Data:
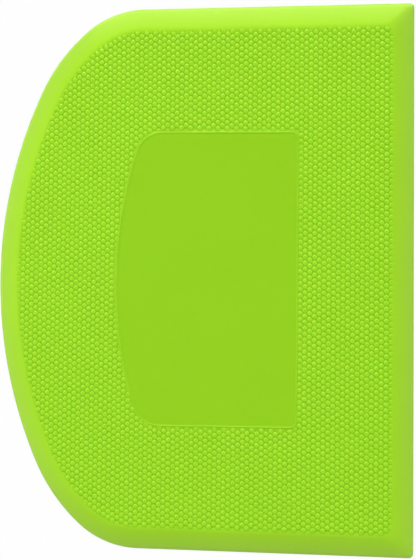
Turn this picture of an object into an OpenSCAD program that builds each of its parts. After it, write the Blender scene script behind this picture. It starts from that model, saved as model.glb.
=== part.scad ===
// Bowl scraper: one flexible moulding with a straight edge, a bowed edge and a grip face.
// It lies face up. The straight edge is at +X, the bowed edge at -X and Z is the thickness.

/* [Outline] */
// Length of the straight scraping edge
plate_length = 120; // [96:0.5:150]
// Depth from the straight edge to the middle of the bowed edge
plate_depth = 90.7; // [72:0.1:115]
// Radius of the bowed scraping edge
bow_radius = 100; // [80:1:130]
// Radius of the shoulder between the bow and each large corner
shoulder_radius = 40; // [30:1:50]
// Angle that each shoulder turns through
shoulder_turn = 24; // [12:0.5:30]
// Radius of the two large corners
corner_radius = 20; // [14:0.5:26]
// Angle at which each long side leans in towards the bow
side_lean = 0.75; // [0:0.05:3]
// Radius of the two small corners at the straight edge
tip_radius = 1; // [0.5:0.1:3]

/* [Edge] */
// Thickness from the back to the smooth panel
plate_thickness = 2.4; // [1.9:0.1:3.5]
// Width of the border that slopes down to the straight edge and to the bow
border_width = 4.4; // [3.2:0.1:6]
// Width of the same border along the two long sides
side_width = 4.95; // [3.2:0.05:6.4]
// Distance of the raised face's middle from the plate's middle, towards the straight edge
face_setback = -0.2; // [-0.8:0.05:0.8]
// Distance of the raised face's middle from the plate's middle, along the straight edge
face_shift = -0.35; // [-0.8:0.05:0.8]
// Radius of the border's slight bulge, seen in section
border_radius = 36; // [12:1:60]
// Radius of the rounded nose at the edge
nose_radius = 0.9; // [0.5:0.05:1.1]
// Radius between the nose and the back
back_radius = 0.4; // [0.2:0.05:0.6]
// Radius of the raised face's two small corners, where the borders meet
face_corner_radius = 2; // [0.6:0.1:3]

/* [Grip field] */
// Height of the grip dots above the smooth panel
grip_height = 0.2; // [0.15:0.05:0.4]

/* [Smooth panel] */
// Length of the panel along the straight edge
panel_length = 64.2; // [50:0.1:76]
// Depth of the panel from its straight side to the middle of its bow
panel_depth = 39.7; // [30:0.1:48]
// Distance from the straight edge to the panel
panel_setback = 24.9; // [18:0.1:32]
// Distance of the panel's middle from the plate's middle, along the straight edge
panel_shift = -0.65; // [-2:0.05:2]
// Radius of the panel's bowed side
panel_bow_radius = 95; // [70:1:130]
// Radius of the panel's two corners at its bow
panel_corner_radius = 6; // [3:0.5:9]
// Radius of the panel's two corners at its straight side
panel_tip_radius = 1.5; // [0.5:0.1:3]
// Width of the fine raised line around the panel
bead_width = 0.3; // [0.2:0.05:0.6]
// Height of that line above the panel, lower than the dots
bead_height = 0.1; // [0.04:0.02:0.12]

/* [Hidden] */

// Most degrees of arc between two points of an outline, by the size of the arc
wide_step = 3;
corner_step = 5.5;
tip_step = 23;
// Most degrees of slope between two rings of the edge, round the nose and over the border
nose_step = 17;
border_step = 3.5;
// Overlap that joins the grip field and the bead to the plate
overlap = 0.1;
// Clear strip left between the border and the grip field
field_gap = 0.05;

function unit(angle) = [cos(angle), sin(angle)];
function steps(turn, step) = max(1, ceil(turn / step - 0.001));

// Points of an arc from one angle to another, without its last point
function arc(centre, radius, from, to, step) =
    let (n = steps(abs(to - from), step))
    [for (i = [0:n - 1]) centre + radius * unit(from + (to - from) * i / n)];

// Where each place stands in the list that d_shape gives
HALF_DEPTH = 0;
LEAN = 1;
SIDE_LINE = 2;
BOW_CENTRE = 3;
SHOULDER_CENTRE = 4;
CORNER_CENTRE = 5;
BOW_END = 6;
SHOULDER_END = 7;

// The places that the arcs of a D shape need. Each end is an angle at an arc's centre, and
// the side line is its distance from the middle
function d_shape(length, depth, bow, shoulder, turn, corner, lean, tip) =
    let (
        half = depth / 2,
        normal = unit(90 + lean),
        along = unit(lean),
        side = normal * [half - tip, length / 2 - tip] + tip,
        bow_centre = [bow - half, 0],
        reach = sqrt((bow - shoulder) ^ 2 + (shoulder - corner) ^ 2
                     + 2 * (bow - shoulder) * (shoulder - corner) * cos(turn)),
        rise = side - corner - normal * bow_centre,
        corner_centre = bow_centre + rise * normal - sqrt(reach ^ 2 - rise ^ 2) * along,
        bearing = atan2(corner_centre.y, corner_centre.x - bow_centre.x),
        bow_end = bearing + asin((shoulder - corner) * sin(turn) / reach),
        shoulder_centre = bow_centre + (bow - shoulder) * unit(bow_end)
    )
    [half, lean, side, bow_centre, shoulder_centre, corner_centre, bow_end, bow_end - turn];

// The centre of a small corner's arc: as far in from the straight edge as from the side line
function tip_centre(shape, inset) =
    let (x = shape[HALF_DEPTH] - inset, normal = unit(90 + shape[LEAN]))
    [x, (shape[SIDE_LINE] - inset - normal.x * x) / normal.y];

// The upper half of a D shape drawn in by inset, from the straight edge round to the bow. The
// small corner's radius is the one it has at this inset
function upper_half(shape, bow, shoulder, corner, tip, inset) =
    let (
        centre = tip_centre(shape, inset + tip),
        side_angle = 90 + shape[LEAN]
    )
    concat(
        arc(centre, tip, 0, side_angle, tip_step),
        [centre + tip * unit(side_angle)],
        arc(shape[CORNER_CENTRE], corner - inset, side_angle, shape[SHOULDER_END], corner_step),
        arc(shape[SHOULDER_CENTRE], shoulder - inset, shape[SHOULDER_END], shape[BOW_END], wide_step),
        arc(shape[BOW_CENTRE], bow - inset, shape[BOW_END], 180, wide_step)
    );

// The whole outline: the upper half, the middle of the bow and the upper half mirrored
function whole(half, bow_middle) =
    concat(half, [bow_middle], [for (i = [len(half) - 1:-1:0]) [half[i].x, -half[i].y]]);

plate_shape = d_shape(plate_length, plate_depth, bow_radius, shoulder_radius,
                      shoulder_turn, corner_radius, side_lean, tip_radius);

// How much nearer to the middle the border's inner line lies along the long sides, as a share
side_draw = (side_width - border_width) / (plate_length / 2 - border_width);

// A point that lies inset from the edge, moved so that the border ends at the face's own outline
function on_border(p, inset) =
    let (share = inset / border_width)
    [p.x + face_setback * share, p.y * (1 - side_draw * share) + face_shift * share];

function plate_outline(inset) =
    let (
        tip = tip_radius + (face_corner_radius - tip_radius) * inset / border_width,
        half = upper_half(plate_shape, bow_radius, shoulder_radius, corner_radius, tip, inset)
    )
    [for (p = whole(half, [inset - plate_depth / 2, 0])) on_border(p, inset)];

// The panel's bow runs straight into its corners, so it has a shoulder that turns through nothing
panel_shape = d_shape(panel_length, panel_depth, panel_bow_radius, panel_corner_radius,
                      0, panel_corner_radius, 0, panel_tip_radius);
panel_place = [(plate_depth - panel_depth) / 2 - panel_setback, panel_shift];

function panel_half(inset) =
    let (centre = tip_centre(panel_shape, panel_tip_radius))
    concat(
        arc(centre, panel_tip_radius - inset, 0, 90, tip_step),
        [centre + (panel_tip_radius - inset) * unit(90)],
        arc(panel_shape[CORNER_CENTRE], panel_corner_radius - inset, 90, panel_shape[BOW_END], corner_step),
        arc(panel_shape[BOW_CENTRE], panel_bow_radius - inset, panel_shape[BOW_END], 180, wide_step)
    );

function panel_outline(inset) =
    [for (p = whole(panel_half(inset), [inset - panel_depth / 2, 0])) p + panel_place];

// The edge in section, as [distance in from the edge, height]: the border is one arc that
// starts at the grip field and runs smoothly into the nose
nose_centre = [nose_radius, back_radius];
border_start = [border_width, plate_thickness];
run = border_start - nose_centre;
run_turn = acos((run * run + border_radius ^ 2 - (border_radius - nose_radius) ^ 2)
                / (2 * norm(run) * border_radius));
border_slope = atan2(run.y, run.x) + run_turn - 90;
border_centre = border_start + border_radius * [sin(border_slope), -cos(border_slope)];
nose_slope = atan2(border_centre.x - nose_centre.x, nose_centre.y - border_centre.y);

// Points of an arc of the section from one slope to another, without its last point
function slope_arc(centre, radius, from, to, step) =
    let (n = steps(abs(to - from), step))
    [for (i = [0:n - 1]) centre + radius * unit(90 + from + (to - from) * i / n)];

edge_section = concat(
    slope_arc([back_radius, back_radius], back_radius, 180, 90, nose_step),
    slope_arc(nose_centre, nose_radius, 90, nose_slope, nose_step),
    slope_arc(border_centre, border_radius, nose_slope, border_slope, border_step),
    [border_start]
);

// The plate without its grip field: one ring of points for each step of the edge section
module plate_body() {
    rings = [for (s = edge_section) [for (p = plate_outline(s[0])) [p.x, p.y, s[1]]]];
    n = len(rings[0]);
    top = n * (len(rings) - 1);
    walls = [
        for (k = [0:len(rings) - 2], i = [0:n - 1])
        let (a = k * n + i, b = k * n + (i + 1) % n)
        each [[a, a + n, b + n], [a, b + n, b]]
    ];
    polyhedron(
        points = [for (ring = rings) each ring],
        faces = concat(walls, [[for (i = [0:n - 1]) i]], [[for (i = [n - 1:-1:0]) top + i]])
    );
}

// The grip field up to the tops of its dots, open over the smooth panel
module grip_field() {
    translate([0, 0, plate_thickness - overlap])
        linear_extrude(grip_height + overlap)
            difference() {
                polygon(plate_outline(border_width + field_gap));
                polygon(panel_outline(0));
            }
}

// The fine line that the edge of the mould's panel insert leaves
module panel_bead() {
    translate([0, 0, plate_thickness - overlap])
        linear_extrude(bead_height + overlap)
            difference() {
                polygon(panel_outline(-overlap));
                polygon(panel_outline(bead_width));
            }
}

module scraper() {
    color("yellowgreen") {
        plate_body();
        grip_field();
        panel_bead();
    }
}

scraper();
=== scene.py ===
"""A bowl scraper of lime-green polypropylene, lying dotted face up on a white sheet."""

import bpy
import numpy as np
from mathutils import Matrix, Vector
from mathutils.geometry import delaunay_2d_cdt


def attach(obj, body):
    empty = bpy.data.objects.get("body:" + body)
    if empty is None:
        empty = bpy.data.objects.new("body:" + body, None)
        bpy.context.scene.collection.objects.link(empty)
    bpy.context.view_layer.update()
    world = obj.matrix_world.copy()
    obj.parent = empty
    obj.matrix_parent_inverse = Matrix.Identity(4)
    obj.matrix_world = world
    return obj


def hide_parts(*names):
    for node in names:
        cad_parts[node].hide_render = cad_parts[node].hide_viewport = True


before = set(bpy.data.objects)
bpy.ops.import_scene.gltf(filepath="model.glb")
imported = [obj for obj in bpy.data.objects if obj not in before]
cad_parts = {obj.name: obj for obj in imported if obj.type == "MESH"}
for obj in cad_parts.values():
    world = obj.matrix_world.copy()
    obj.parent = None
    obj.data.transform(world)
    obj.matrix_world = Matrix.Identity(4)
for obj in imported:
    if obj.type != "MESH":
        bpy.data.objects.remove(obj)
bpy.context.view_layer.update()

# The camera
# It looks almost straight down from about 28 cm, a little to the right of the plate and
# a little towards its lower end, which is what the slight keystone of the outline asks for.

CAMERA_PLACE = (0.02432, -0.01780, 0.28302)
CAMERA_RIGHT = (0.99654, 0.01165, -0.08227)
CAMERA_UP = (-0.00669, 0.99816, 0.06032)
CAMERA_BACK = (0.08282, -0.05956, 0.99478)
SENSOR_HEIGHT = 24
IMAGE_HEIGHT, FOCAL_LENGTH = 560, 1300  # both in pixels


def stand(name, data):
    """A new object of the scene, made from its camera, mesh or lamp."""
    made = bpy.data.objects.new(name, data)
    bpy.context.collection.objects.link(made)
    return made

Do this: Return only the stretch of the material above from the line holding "over the smooth panel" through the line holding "obj.parent = None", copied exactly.

The response:
// The grip field up to the tops of its dots, open over the smooth panel
module grip_field() {
    translate([0, 0, plate_thickness - overlap])
        linear_extrude(grip_height + overlap)
            difference() {
                polygon(plate_outline(border_width + field_gap));
                polygon(panel_outline(0));
            }
}

// The fine line that the edge of the mould's panel insert leaves
module panel_bead() {
    translate([0, 0, plate_thickness - overlap])
        linear_extrude(bead_height + overlap)
            difference() {
                polygon(panel_outline(-overlap));
                polygon(panel_outline(bead_width));
            }
}

module scraper() {
    color("yellowgreen") {
        plate_body();
        grip_field();
        panel_bead();
    }
}

scraper();
=== scene.py ===
"""A bowl scraper of lime-green polypropylene, lying dotted face up on a white sheet."""

import bpy
import numpy as np
from mathutils import Matrix, Vector
from mathutils.geometry import delaunay_2d_cdt


def attach(obj, body):
    empty = bpy.data.objects.get("body:" + body)
    if empty is None:
        empty = bpy.data.objects.new("body:" + body, None)
        bpy.context.scene.collection.objects.link(empty)
    bpy.context.view_layer.update()
    world = obj.matrix_world.copy()
    obj.parent = empty
    obj.matrix_parent_inverse = Matrix.Identity(4)
    obj.matrix_world = world
    return obj


def hide_parts(*names):
    for node in names:
        cad_parts[node].hide_render = cad_parts[node].hide_viewport = True


before = set(bpy.data.objects)
bpy.ops.import_scene.gltf(filepath="model.glb")
imported = [obj for obj in bpy.data.objects if obj not in before]
cad_parts = {obj.name: obj for obj in imported if obj.type == "MESH"}
for obj in cad_parts.values():
    world = obj.matrix_world.copy()
    obj.parent = None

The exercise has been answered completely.